Oltre la struttura lirica (di Roberto Bertoldo)
L’assenza quasi totale in questo libro della “struttura” lirica, però, non deve far pensare allo smarrimento dello stile lirico
Presentando nell’aprile del 1999 su Hebenon la silloge Stelle imperfette di Andrea Temporelli concludevo il mio discorso, che insisteva sul dissidio presente nella silloge tra la poesia, da una parte, e la vita, l’amore e la donna, dall’altra, dicendo che la scrittura, infine abbracciata con coraggio nonostante il suo preteso «alibi», diveniva “specchio del dissidio, dissidio essa stessa”.
Il cielo di Marte, invece, a parte il proemio che però, con i suoi «occhifamelici» e «il coltello del loro amore» che «nel petto scatta a tradimento», è quasi il commiato dal dissidio e dalla liricità, II cielo di Marte, forse perché aperto direttamente su un dramma collettivo, senza negare l’adesione alla scrittura, tuttavia sempre vissuta con responsabilità – e quest’ultimo mi pare fino ad ora il significato più caratteristico del lavoro di Temporelli –, II cielo di Marte, dicevo, si sveste della struttura lirica, ad eccezione di qualche passo qua e là come nella poesia Innominata (occorrerebbe ridiscutere il concetto di “lirica”, troppo riduttivo nel panorama della poesia contemporanea. È per questo che parlo di struttura lirica, perché non si intenda semplicemente soggettivismo ma s’intenda l’operare dal di dentro, attraverso il nostro reciproco rapporto con la natura, la funzione referenziale).
L’assenza quasi totale in questo libro della “struttura” lirica, però, non deve far pensare allo smarrimento dello stile lirico, per quanto presente solo nelle parti di contorno e non nei punti semanticamente cruciali, che comunque non mi sembrano mai in Temporelli quelli nevralgici (così il poeta, a parte i “contorni”, si fa cauto, perché il senso di colpa, evidente in Stelle imperfette, sembra questa volta, da sotto la cenere, costringerlo a separarsi, dal punto di vista della creatività, dall’uomo). Nella gozzaniana Ballata del mese di maggio, per esempio, i cori sono come in Manzoni il luogo deputato all’espressione simbolica e musicale. Chiamo coro il refrain perché in esso il dramma collettivo, che si fa intimo, lirico, è tutto presente, e dico “tutto” perché ne sono presenti l’immagine, il suono, i rimandi simbolici: «Pristina rosa, rosa dolorosa, / stelo ubriaco e vulva spappolata, / dei figli che tu spandi / ne farò marmellata»; una presenza mediata appunto dal poeta, nel quale l’uomo torna dentro anche creativamente, come può testimoniare la sensualità pascoliana e la sua ispida resa sonora, fatta di anadiplosi, allitterazioni, aggettivi crudi e sostantivi eclatanti.
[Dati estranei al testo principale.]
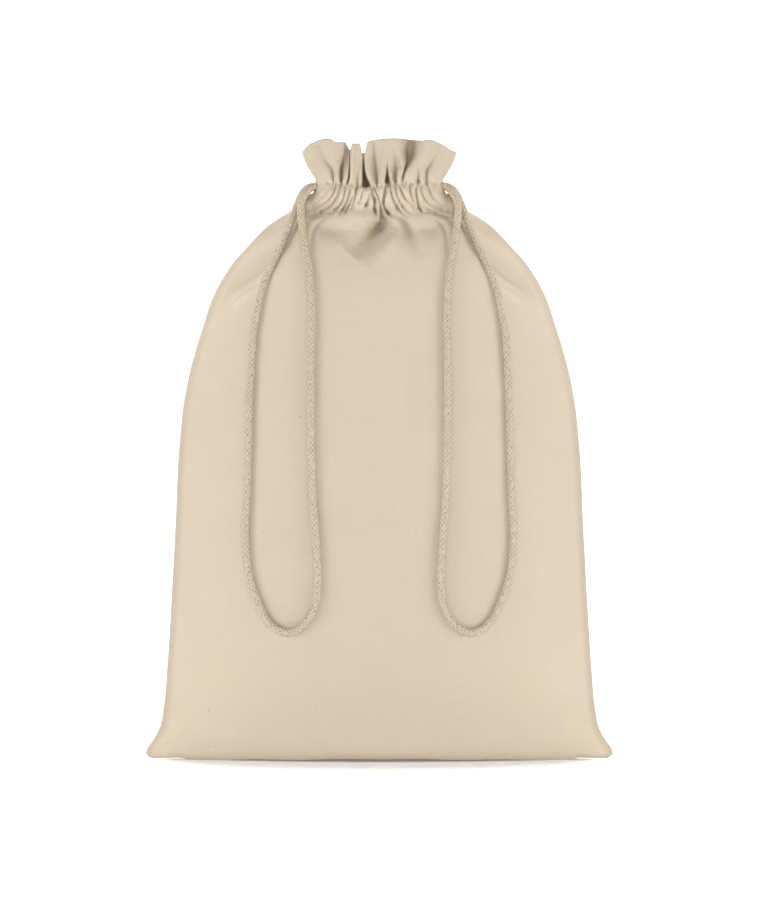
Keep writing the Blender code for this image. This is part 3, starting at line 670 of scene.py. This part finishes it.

«Scrivere / … quando la voce viene come un tuono», ribadisce Temporelli nel Congedo dopo averlo già rilevato, in modo meno gnomico (c’è un altro verso che mi ricorda ancora nella struttura e nell’invenzione veristica Fiori, modello molto più attivo in Stelle imperfette, ed è nella poesia La città delle streghe che conclude «viene solo / un pianto nero come innanzi al diavolo»), in Agli amici, dal fronte, in un sogno: «un’esplosione / di sillabe pensate apposta / per non uccidere», nonostante ci sia «chi scrive / per uccidere» come ci ricordava il poeta nel proemio. Ebbene questo libro è sì una serie di “tuoni”, e non sempre connettibili, ma lo è non per coltivare un’esplosione mortale o meno, ma perché l’urgenza del “dire”, di fronte alle guerre che incombono come un «cielo», richiama il poeta al mondo, agli uomini, con una scrittura in cui l’elaborazione formale, pur mantenendosi presente come diaspro, non travalichi con la sua durezza la durezza del reale.